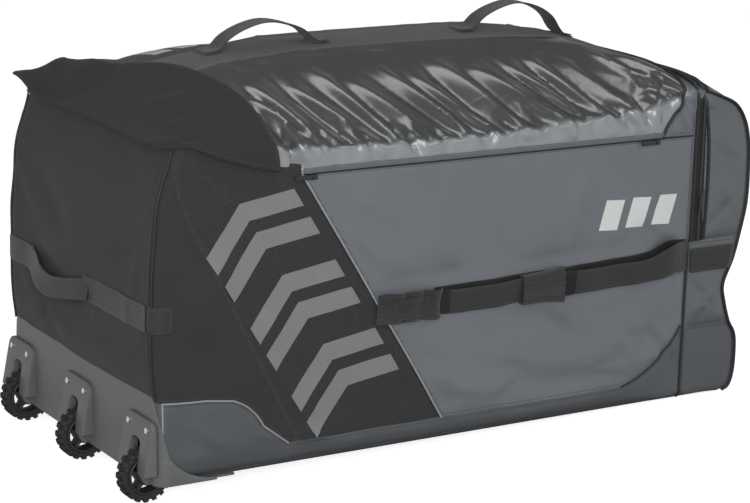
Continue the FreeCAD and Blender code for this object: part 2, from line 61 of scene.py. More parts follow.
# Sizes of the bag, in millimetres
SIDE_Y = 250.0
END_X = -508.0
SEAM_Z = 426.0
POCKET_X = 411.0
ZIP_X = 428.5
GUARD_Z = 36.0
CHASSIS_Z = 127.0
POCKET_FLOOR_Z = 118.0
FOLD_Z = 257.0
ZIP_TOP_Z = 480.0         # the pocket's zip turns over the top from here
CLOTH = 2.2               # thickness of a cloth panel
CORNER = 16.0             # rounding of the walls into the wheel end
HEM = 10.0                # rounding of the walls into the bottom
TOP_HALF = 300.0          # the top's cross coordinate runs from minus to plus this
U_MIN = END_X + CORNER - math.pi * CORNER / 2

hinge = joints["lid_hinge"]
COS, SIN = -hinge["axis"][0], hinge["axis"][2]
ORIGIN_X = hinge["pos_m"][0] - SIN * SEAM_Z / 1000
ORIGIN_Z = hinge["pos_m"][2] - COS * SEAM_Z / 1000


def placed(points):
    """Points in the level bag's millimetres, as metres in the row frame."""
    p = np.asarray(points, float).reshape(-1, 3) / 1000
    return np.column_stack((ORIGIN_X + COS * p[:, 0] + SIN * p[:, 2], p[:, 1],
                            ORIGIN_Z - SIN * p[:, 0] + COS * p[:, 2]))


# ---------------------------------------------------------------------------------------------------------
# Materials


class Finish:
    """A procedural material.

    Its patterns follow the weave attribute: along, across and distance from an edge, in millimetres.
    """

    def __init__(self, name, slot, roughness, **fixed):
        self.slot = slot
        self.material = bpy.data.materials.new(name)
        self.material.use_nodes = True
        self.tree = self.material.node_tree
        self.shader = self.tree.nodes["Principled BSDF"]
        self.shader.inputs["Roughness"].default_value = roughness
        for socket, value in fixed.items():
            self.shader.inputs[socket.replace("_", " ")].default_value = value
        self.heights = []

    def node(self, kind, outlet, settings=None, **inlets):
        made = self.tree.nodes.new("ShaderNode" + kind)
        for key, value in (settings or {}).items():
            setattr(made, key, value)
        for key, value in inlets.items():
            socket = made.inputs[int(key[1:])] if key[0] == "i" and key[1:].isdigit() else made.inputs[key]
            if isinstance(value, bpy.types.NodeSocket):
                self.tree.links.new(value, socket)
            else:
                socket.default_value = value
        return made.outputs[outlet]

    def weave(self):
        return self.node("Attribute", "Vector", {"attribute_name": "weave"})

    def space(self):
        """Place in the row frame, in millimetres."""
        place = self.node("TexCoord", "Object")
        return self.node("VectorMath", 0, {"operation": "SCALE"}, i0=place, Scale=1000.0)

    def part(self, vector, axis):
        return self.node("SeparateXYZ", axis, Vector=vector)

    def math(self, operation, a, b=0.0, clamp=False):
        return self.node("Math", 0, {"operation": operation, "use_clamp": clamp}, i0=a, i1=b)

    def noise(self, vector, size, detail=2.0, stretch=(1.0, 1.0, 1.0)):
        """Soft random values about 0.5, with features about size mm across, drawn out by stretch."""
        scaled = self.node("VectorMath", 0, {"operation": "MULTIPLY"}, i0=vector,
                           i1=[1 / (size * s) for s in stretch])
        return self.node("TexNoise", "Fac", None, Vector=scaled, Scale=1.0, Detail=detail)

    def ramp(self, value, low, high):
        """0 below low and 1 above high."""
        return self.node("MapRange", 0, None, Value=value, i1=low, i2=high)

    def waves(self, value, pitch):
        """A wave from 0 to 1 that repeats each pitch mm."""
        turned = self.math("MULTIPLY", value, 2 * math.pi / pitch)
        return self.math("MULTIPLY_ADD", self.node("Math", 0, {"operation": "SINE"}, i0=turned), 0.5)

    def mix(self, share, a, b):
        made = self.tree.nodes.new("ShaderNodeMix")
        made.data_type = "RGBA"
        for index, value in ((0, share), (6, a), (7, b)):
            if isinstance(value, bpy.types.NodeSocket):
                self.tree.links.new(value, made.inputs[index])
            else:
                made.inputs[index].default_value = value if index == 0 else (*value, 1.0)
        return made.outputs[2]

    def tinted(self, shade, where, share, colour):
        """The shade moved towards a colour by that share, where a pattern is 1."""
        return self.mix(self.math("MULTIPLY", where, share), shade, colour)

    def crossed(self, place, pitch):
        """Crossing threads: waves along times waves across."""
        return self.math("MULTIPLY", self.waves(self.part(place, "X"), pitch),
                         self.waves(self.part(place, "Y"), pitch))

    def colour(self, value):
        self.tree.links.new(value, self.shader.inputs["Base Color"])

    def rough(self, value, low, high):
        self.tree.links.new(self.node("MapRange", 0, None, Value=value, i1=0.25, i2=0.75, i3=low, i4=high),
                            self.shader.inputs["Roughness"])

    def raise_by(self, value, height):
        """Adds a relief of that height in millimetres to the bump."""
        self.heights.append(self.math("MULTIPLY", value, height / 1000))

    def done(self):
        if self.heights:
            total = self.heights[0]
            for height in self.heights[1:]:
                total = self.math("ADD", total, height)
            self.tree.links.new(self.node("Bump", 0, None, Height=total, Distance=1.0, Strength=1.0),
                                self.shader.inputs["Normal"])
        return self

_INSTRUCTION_
Find the lines containing "from" and pull them out.

_REPLY TO THE TASK_
Continue the FreeCAD and Blender code for this object: part 2, from line 61 of scene.py. More parts follow.
ZIP_TOP_Z = 480.0         # the pocket's zip turns over the top from here
TOP_HALF = 300.0          # the top's cross coordinate runs from minus to plus this
    Its patterns follow the weave attribute: along, across and distance from an edge, in millimetres.
        """A wave from 0 to 1 that repeats each pitch mm."""